北京・胡同逍遥

北京、胡同で暮らした十数年間の雑記 by 多田麻美/ Asami Tada

やっとこさ帰巣

さて、いよいよ旅も終りに。

移動は焦らず、がモットー(宿命?)なので大連、北京間の列車は全行程12時間のゆっくり型。

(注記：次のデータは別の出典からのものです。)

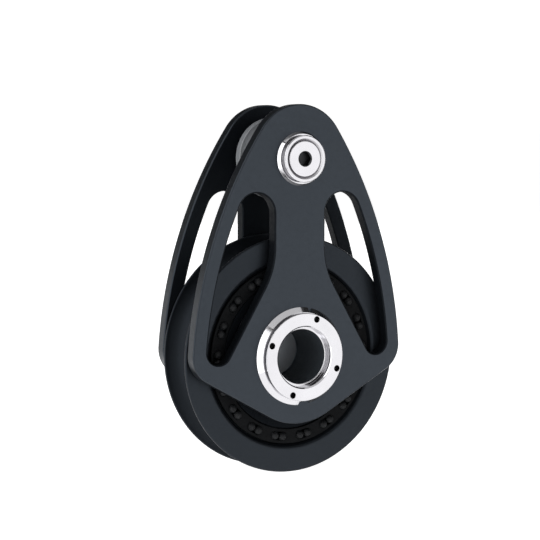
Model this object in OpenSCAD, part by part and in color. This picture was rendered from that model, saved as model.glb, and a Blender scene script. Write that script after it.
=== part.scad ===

こんどは寝台がとれたので「ラッキー!」と喜んだはいいものの
とれたのは「上舗」。つまり松葉づえ組にはつらい三段ベットの上段。

ネットで予約すると自動的に割り当てられてしまうんですね。
本来なら相棒と二人分予約すると、どちらかが真ん中か下段になるのですが、
今回は乗車券が残り9枚だったので
「有無をいわさず」二人とも上段、となったようです。

さて、いざ乗車。
松葉づえ遣いで鍛えた腕で、何とか上舗まで上ったはいいものの、
下に降りるとまた上がるのが大変。

しかも、困った人を助けるのに躊躇しない人が多い中国では、
さっさと上がらずにちょっとでももがいたりしてしまうと、
親切な誰かが腕を取り、足を抱え、時にはおしり(!)まで支えてくれて、
上舗まで上げてくれそうです(これはその昔体験済み)。

心やさしく、体力もある人だったりすると、
「ベッドを代わってあげるよ」とまで言ってくれるはず(こちらも体験済み)。

それでは申し訳ない。

というわけで、私は晩の8時半に上に上がったまま、
まるでジャングルの「なまけもの」のごとく、
翌朝まで10時間半、上舗から下りずに過ごしたのでした。

下の段の人とまったくお話ができなかったのは残念だったけど、
最近はそもそも、乗客同士の列車内の会話自体が減っているもよう。

車内音楽も、北京行きの列車なんかだとへんに垢ぬけたものになっていて、
中国を旅行している、という実感が前ほど湧かない。
たまに長距離バスなどでコテコテの流行音楽がかかっていたりすると、すごく懐かしくなる。
これも時代の流れなんだろうな。

さて、

久々の胡同は雨上がり。青空と木漏れ日がまぶしい。

枝ぶりが妙に気になるのは、「なまけもの」体験のせい?

ただ、帰巣はまあまあ順調でも、その後がウルトラ不調。
「さあデスクワークだ」と腕まくりした矢先に、ネット環境とPCの調子がすこぶる悪い事が発覚。
昨日から苦戦していますが、改善には至らず。

というわけで、しばらく壁ごえもできそうにありません。
フェイスブックのお友達の皆さま、メールやコメントをいただいていたら、ごめんなさい。